::: Raw records :::

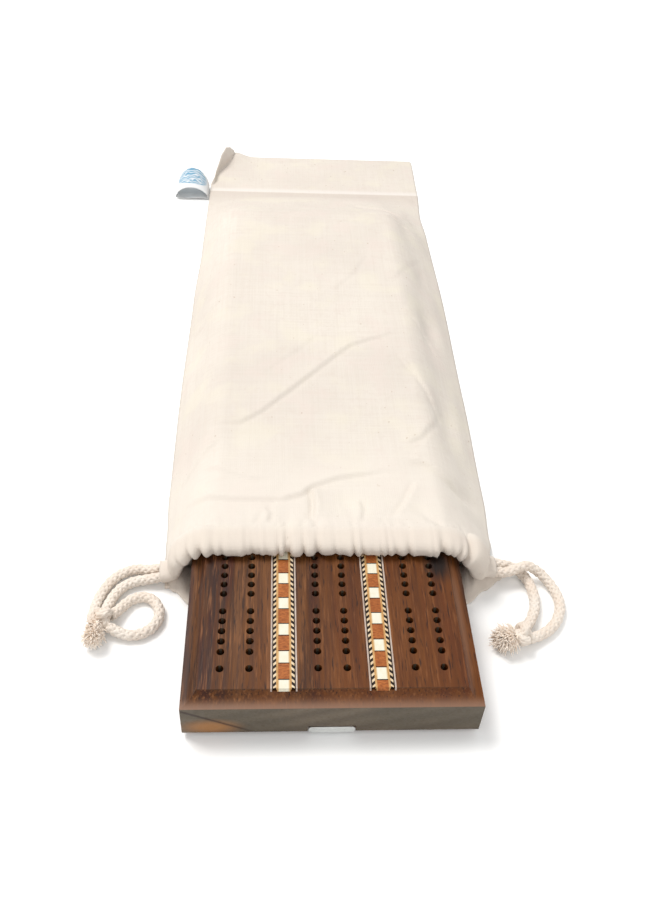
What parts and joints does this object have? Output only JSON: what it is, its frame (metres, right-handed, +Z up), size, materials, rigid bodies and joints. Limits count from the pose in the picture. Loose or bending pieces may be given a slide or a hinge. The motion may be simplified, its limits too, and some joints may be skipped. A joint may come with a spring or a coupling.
{
  "type": "cribbage board",
  "caption": "Flat walnut cribbage board with marquetry bandings, peg holes and a sliding peg cover, lying in a drawstring muslin bag.",
  "frame": {"origin": "on the table, under the middle of the board, on the underside of the bag's lower panel", "axes": "+Y along the board towards the closed end of the bag, +Z up out of the peg holes, +X to the right seen from the board's near end"},
  "size_m": [0.2111, 0.4901, 0.0292],
  "materials": {
    "walnut": "oiled open-grain walnut",
    "holly": "pale stringing, lacquered",
    "rope_marquetry": "cream and black rope marquetry",
    "amber_wood": "amber veneer line",
    "ivory_wood": "pale tile, lacquered",
    "brown_wood": "orange-brown tile, lacquered",
    "black_wood": "dyed black veneer",
    "steel": "brushed",
    "peg_brass": "turned, polished",
    "peg_nickel": "turned, polished",
    "peg_black": "black oxide",
    "muslin": "unbleached cotton muslin",
    "cotton_cord": "braided natural cotton",
    "label_tape": "woven tape with a plain blue printed patch"
  },
  "bodies": {
    "board": {"board_body": "walnut", "left_stringing": "holly", "left_rope_bands": "rope_marquetry", "left_amber_lines": "amber_wood", "left_ivory_tiles": "ivory_wood", "left_brown_tiles": "brown_wood", "left_dark_fillets": "black_wood", "right_stringing": "holly", "right_rope_bands": "rope_marquetry", "right_amber_lines": "amber_wood", "right_ivory_tiles": "ivory_wood", "right_brown_tiles": "brown_wood", "right_dark_fillets": "black_wood"},
    "cover": {"peg_cover": "steel"},
    "bag": {"bag_top_panel": "muslin", "bag_bottom_panel": "muslin", "bag_upper_casing": "muslin", "bag_lower_casing": "muslin", "pressed_drawcords": "cotton_cord", "cased_drawcords": "cotton_cord", "left_strand_a": "cotton_cord", "left_strand_b": "cotton_cord", "left_ring": "cotton_cord", "right_strand_c": "cotton_cord", "right_strand_d": "cotton_cord", "left_knot": "cotton_cord", "left_tuft": "cotton_cord", "right_knot": "cotton_cord", "right_tuft": "cotton_cord", "seam_label": "label_tape"},
    "peg_brass_1": {"peg_brass_1": "peg_brass"},
    "peg_brass_2": {"peg_brass_2": "peg_brass"},
    "peg_brass_3": {"peg_brass_3": "peg_brass"},
    "peg_nickel_1": {"peg_nickel_1": "peg_nickel"},
    "peg_nickel_2": {"peg_nickel_2": "peg_nickel"},
    "peg_nickel_3": {"peg_nickel_3": "peg_nickel"},
    "peg_black_1": {"peg_black_1": "peg_black"},
    "peg_black_2": {"peg_black_2": "peg_black"},
    "peg_black_3": {"peg_black_3": "peg_black"}
  },
  "joints": [
    {"name": "bag_slide", "type": "slide", "parent": "board", "child": "bag", "axis": [0, 1, 0], "range_m": [0, 0.31]},
    {"name": "cover_slide", "type": "slide", "parent": "board", "child": "cover", "axis": [0, -1, 0], "range_m": [0, 0.11]},
    {"name": "peg_brass_1_end_play", "type": "slide", "parent": "board", "child": "peg_brass_1", "axis": [0, 1, 0], "range_m": [0, 0.003]},
    {"name": "peg_brass_2_end_play", "type": "slide", "parent": "board", "child": "peg_brass_2", "axis": [0, 1, 0], "range_m": [0, 0.003]},
    {"name": "peg_brass_3_end_play", "type": "slide", "parent": "board", "child": "peg_brass_3", "axis": [0, 1, 0], "range_m": [0, 0.003]},
    {"name": "peg_nickel_1_end_play", "type": "slide", "parent": "board", "child": "peg_nickel_1", "axis": [0, 1, 0], "range_m": [0, 0.003]},
    {"name": "peg_nickel_2_end_play", "type": "slide", "parent": "board", "child": "peg_nickel_2", "axis": [0, 1, 0], "range_m": [0, 0.003]},
    {"name": "peg_nickel_3_end_play", "type": "slide", "parent": "board", "child": "peg_nickel_3", "axis": [0, 1, 0], "range_m": [0, 0.003]},
    {"name": "peg_black_1_end_play", "type": "slide", "parent": "board", "child": "peg_black_1", "axis": [0, 1, 0], "range_m": [0, 0.003]},
    {"name": "peg_black_2_end_play", "type": "slide", "parent": "board", "child": "peg_black_2", "axis": [0, 1, 0], "range_m": [0, 0.003]},
    {"name": "peg_black_3_end_play", "type": "slide", "parent": "board", "child": "peg_black_3", "axis": [0, 1, 0], "range_m": [0, 0.003]}
  ],
  "couplings": [
    {"joint": "peg_brass_2_end_play", "follows": "peg_brass_1_end_play", "ratio": 1},
    {"joint": "peg_brass_3_end_play", "follows": "peg_brass_1_end_play", "ratio": 1},
    {"joint": "peg_nickel_1_end_play", "follows": "peg_brass_1_end_play", "ratio": 1},
    {"joint": "peg_nickel_2_end_play", "follows": "peg_brass_1_end_play", "ratio": 1},
    {"joint": "peg_nickel_3_end_play", "follows": "peg_brass_1_end_play", "ratio": 1},
    {"joint": "peg_black_1_end_play", "follows": "peg_brass_1_end_play", "ratio": 1},
    {"joint": "peg_black_2_end_play", "follows": "peg_brass_1_end_play", "ratio": 1},
    {"joint": "peg_black_3_end_play", "follows": "peg_brass_1_end_play", "ratio": 1}
  ]
}
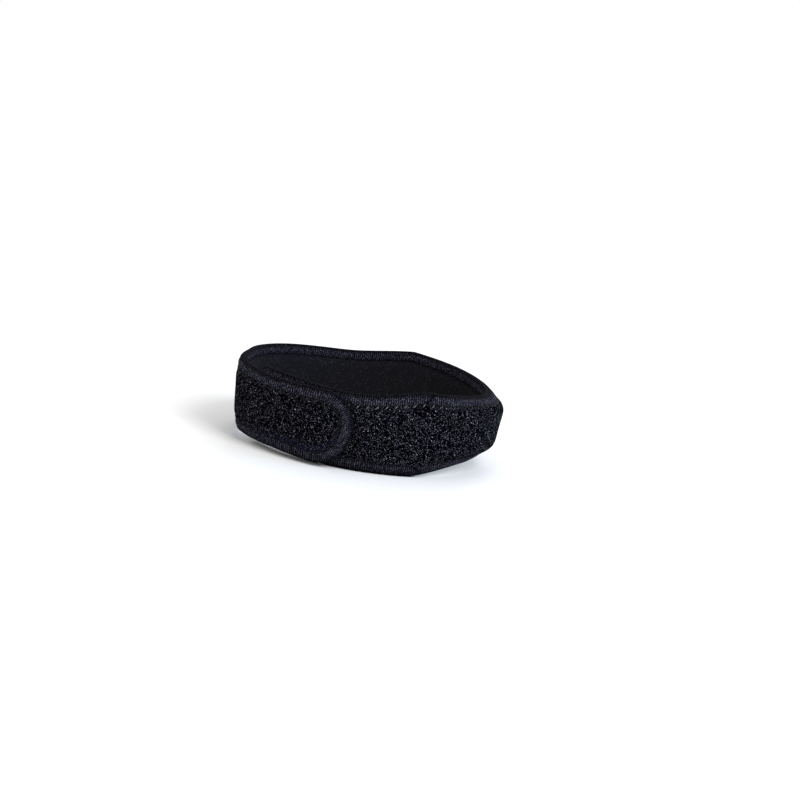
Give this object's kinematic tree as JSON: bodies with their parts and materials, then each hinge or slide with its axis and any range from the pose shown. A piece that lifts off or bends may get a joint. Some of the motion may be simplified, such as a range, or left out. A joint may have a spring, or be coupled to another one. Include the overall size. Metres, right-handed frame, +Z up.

:::

[Stated task] Each line of the material must be restated exactly.

[The response]
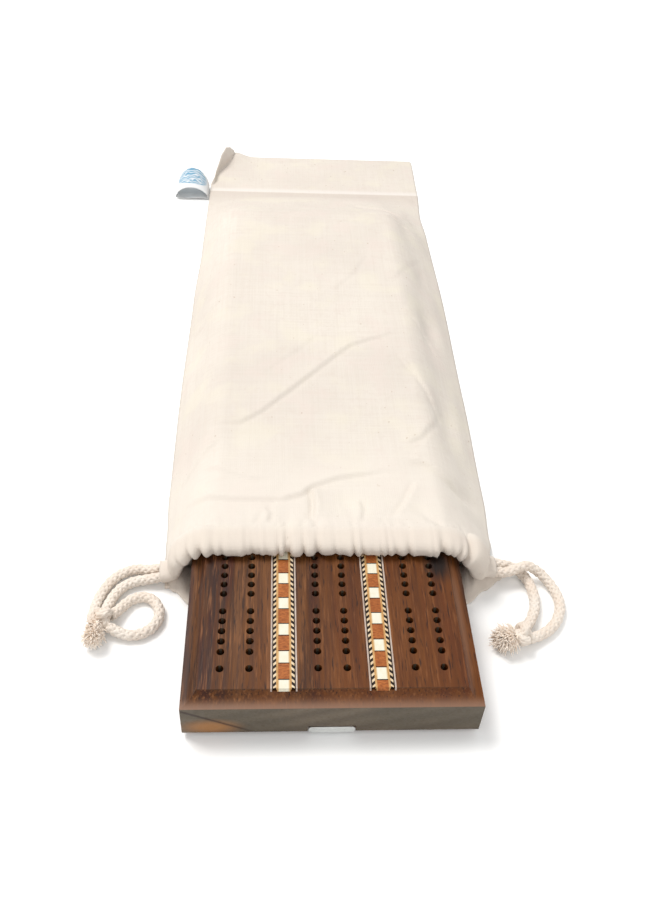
What parts and joints does this object have? Output only JSON: what it is, its frame (metres, right-handed, +Z up), size, materials, rigid bodies and joints. Limits count from the pose in the picture. Loose or bending pieces may be given a slide or a hinge. The motion may be simplified, its limits too, and some joints may be skipped. A joint may come with a spring or a coupling.
{
  "type": "cribbage board",
  "caption": "Flat walnut cribbage board with marquetry bandings, peg holes and a sliding peg cover, lying in a drawstring muslin bag.",
  "frame": {"origin": "on the table, under the middle of the board, on the underside of the bag's lower panel", "axes": "+Y along the board towards the closed end of the bag, +Z up out of the peg holes, +X to the right seen from the board's near end"},
  "size_m": [0.2111, 0.4901, 0.0292],
  "materials": {
    "walnut": "oiled open-grain walnut",
    "holly": "pale stringing, lacquered",
    "rope_marquetry": "cream and black rope marquetry",
    "amber_wood": "amber veneer line",
    "ivory_wood": "pale tile, lacquered",
    "brown_wood": "orange-brown tile, lacquered",
    "black_wood": "dyed black veneer",
    "steel": "brushed",
    "peg_brass": "turned, polished",
    "peg_nickel": "turned, polished",
    "peg_black": "black oxide",
    "muslin": "unbleached cotton muslin",
    "cotton_cord": "braided natural cotton",
    "label_tape": "woven tape with a plain blue printed patch"
  },
  "bodies": {
    "board": {"board_body": "walnut", "left_stringing": "holly", "left_rope_bands": "rope_marquetry", "left_amber_lines": "amber_wood", "left_ivory_tiles": "ivory_wood", "left_brown_tiles": "brown_wood", "left_dark_fillets": "black_wood", "right_stringing": "holly", "right_rope_bands": "rope_marquetry", "right_amber_lines": "amber_wood", "right_ivory_tiles": "ivory_wood", "right_brown_tiles": "brown_wood", "right_dark_fillets": "black_wood"},
    "cover": {"peg_cover": "steel"},
    "bag": {"bag_top_panel": "muslin", "bag_bottom_panel": "muslin", "bag_upper_casing": "muslin", "bag_lower_casing": "muslin", "pressed_drawcords": "cotton_cord", "cased_drawcords": "cotton_cord", "left_strand_a": "cotton_cord", "left_strand_b": "cotton_cord", "left_ring": "cotton_cord", "right_strand_c": "cotton_cord", "right_strand_d": "cotton_cord", "left_knot": "cotton_cord", "left_tuft": "cotton_cord", "right_knot": "cotton_cord", "right_tuft": "cotton_cord", "seam_label": "label_tape"},
    "peg_brass_1": {"peg_brass_1": "peg_brass"},
    "peg_brass_2": {"peg_brass_2": "peg_brass"},
    "peg_brass_3": {"peg_brass_3": "peg_brass"},
    "peg_nickel_1": {"peg_nickel_1": "peg_nickel"},
    "peg_nickel_2": {"peg_nickel_2": "peg_nickel"},
    "peg_nickel_3": {"peg_nickel_3": "peg_nickel"},
    "peg_black_1": {"peg_black_1": "peg_black"},
    "peg_black_2": {"peg_black_2": "peg_black"},
    "peg_black_3": {"peg_black_3": "peg_black"}
  },
  "joints": [
    {"name": "bag_slide", "type": "slide", "parent": "board", "child": "bag", "axis": [0, 1, 0], "range_m": [0, 0.31]},
    {"name": "cover_slide", "type": "slide", "parent": "board", "child": "cover", "axis": [0, -1, 0], "range_m": [0, 0.11]},
    {"name": "peg_brass_1_end_play", "type": "slide", "parent": "board", "child": "peg_brass_1", "axis": [0, 1, 0], "range_m": [0, 0.003]},
    {"name": "peg_brass_2_end_play", "type": "slide", "parent": "board", "child": "peg_brass_2", "axis": [0, 1, 0], "range_m": [0, 0.003]},
    {"name": "peg_brass_3_end_play", "type": "slide", "parent": "board", "child": "peg_brass_3", "axis": [0, 1, 0], "range_m": [0, 0.003]},
    {"name": "peg_nickel_1_end_play", "type": "slide", "parent": "board", "child": "peg_nickel_1", "axis": [0, 1, 0], "range_m": [0, 0.003]},
    {"name": "peg_nickel_2_end_play", "type": "slide", "parent": "board", "child": "peg_nickel_2", "axis": [0, 1, 0], "range_m": [0, 0.003]},
    {"name": "peg_nickel_3_end_play", "type": "slide", "parent": "board", "child": "peg_nickel_3", "axis": [0, 1, 0], "range_m": [0, 0.003]},
    {"name": "peg_black_1_end_play", "type": "slide", "parent": "board", "child": "peg_black_1", "axis": [0, 1, 0], "range_m": [0, 0.003]},
    {"name": "peg_black_2_end_play", "type": "slide", "parent": "board", "child": "peg_black_2", "axis": [0, 1, 0], "range_m": [0, 0.003]},
    {"name": "peg_black_3_end_play", "type": "slide", "parent": "board", "child": "peg_black_3", "axis": [0, 1, 0], "range_m": [0, 0.003]}
  ],
  "couplings": [
    {"joint": "peg_brass_2_end_play", "follows": "peg_brass_1_end_play", "ratio": 1},
    {"joint": "peg_brass_3_end_play", "follows": "peg_brass_1_end_play", "ratio": 1},
    {"joint": "peg_nickel_1_end_play", "follows": "peg_brass_1_end_play", "ratio": 1},
    {"joint": "peg_nickel_2_end_play", "follows": "peg_brass_1_end_play", "ratio": 1},
    {"joint": "peg_nickel_3_end_play", "follows": "peg_brass_1_end_play", "ratio": 1},
    {"joint": "peg_black_1_end_play", "follows": "peg_brass_1_end_play", "ratio": 1},
    {"joint": "peg_black_2_end_play", "follows": "peg_brass_1_end_play", "ratio": 1},
    {"joint": "peg_black_3_end_play", "follows": "peg_brass_1_end_play", "ratio": 1}
  ]
}
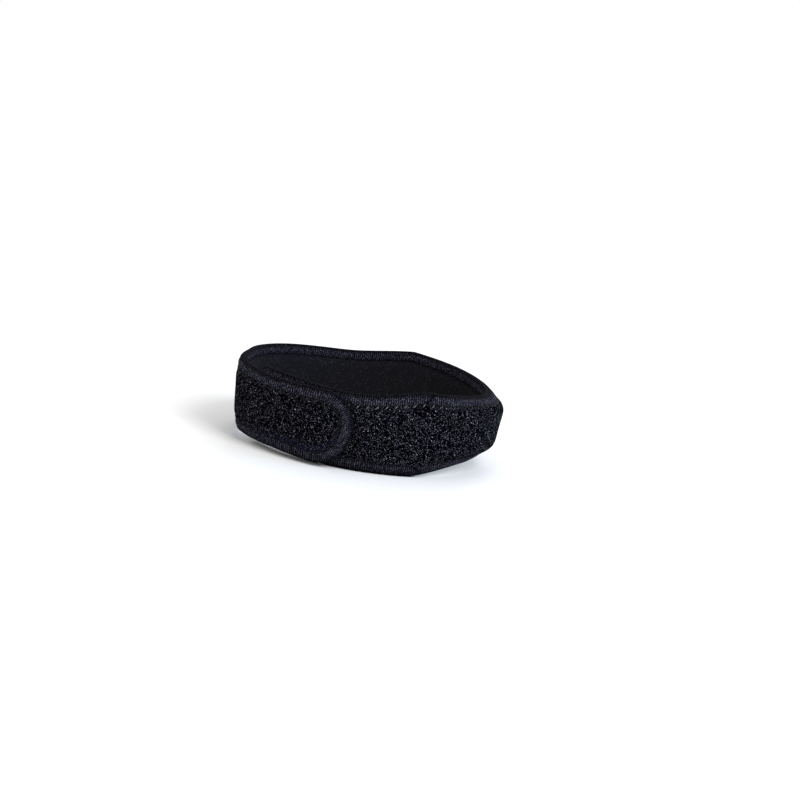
Give this object's kinematic tree as JSON: bodies with their parts and materials, then each hinge or slide with its axis and any range from the pose shown. A piece that lifts off or bends may get a joint. Some of the motion may be simplified, such as a range, or left out. A joint may have a spring, or be coupled to another one. Include the overall size. Metres, right-handed frame, +Z up.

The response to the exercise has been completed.